When construing a statute, a court will give common words their ordinary and natural meaning. State ex. rel. Stephan v. Kansas Racing Commission, 246 Kan. 708, 719 (1990). The word "prudent" is generally defined as exercising "skill and good judgment" [Merriam Webster's Collegiate Dictionary 941 (10th ed. 1996)], and "[p]ractically wise, judicious, careful, discreet, circumspect, sensible." Black's Law Dictionary 1227 (6th ed. 1990). Applying the rules of statutory construction to the provision quoted above, it is our opinion that the Board of County Commissioners may exercise its discretion in determining the manner of sale as long as the property is sold publicly to the highest and best bidder. The Board may also use its discretion in determining which bid is the highest and best.
How specifically must the terms of sale be set forth in the notice of sale, or in the ballot for authorization to sell Tract B if such sale is required? The relevant portion of K.S.A. 19-211 provides:
"Such notice shall state the time or date of the sale or disposition or the date after which the property will be offered for sale or disposal, the place of the sale or disposition, and the terms and conditions of the sale or disposition."
The legislative history indicates that the Legislature intended to provide flexibility to boards of county commissioners, and therefore, it is our opinion that the Board should exercise its discretion in determining the specificity of the sale terms and conditions to be included in the notice. The statute does not require that the terms and conditions of sale be included on the ballot if an election is required, however the Board of County Commissioners could choose to include them.
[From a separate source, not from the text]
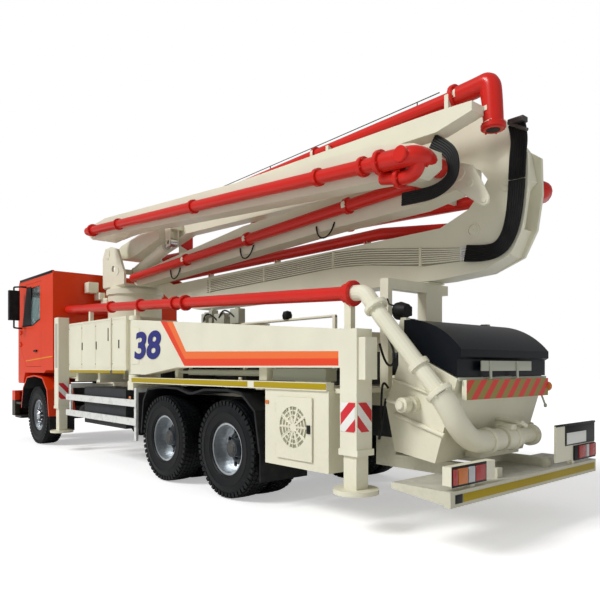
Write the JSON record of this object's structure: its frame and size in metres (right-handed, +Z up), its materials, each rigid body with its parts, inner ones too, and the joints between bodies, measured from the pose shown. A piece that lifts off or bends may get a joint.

Finally you ask whether the 1984 notice of special question election for Tract A restricts the choice of sale terms. We find nothing in that notice that refers to any sale terms other than that the property will be sold to the highest bidder. The current provisions of K.S.A. 19-211 still require that the property be sold to the highest and best bidder, therefore, that notice would not restrict the choice of sale terms allowed by the current provisions of K.S.A. 19-211.